4-5 in presidential elections
Wednesday, November 7, 2012 at 9:42AM
Thomas P.M. Barnett in US, elections

 

Lost to Reagan twice and HW once.

Won twice with Clinton.

Lost twice with Bush.

Won twice with Obama.

Voted once in WI, twice in MA, once in MD, once in VA, twice in RI and twice now in IN.

What always gets me in the end?  Supreme Court Justice picks. You don't think about it much on election day, but man, do you ever when somebody announces a retirement (or death).  I just keep thinking about all those 5-4 decisions, like the recent one on the healthcare law (which I support).

Also this time: the sense that the GOP is losing its grip.  Way too obstructionist over Obama's first term.  Now polling lower than Independents, which stuns me.  Losing women, which is a long-term issue of significance. Losing Hispanics, another long-term issue.  The GOP is not a healthy lot, and their talent seems thinner than ever.  it is becoming the party of scared white people in a multinational union experiencing unprecedented demographic change.  That's not a winning proposition.

The Dems, meanwhile, have much better long-term prospects.  Thus some genuine system utility in hopefully seeing the GOP realize how far they've drifted.

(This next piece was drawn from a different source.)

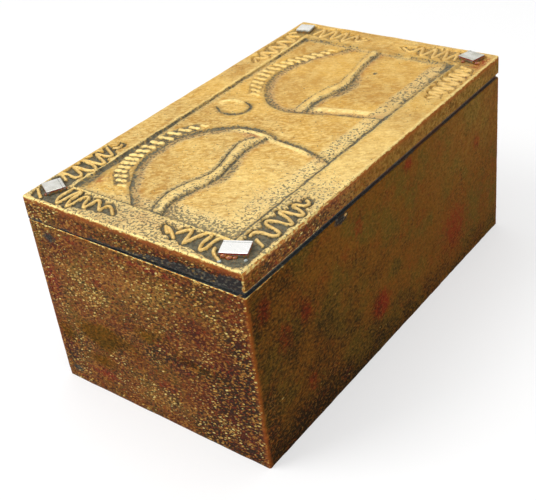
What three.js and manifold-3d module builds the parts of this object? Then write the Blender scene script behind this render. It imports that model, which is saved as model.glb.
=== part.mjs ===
// A carved and gilded wooden box with a hinged lid, built the way such a box is made: a thin bottom
// board bradded under four walls, a thick lid board carved in low relief, four mirror chips glued in
// the lid's corners, and two small brass butt hinges screwed to the rear face.
//
// Millimetres. X runs from the hinged side (-) to the front (+), Y from the near end (-) to the far
// end (+), Z up. The origin is the centre of the underside.

import * as THREE from "three";
import { mergeVertices } from "three/addons/utils/BufferGeometryUtils.js";
import Module from "manifold-3d";

const wasm = await Module();
wasm.setup();

// Case
const boxWidth = 120;
const boxLength = 210;
const boxHeight = 100;
const wallThickness = 8;
const bottomThickness = 4;
const lidThickness = 11.5;
const lidGap = 0.3; // daylight between the walls and the closed lid
const cornerLap = 4; // how much of each corner the long wall covers, past the end wall's rebate
const cornerRound = 1.2; // worn upright corners
const edgeEase = 0.8; // worn edges of the lid and the walls' rim
const seamEase = 0.35; // eased edges beside the seam under the walls

// Shadow gap cut into the lid's lower edge; on the ends it dies out towards the hinges
const reliefHeight = 2.1;
const reliefDepth = 1.2;
const reliefRunOut = 4;

// Carved lid: plain borders round a sunk panel
const borderFront = 16.5;
const borderRear = 15;
const borderNear = 16.5;
const borderFar = 19;
const panelDepth = 0.7;
const panelSlope = 0.6; // how far the sunk panel's edge leans in
const fieldDepth = 1.35; // floor of the two domed fields, below the lid's face
const fieldInset = 1.1;
const fieldOverrun = 0.05; // how far the field's outline runs past the panel, as a share of its half
const bandWidth = 8; // flat band left standing along the panel's front edge
const bandDepth = 0.3;
const groundDepth = 1.2; // chiselled ground in the four corners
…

Yes, there will be many within the GOP that says "we lost because we nominated a moderate."  But a hardliner would have done far worse, in my opinion - just driving up the Dem advantages on minorities and gender and sexual orientation (not a small percentage to ignore by any means).  Simply put, that tent needs to be expanded because the GOP is running third right now.

And no, I don't think the GOP should draw much satisfaction from the popular vote.  It's simply amazing that Obama won with the recovery coming so late.  Six months from now he'd win by a much bigger margin.

Why do I worry about the GOP?  In the end, they are more likely to be the agent of triggering a new progressive era (remember TR) than the Dems.  I can see the Dems joining in with relish.  I just suspect they won't have enough panic within their ranks to initiate.

So I'm hoping the GOP eventually locates that panic.

The clear pattern:  states with borders largely go Dem and inland states overwhelmingly go Republican.  It's just like China's emerging split and that of risers everywhere.  States that face out versus states that face in.  In the U.S., it's who's more open on immigration and less China-bashing versus who's tougher on immigration and more China-bashing.  The GOP simply doesn't work as the party of fear.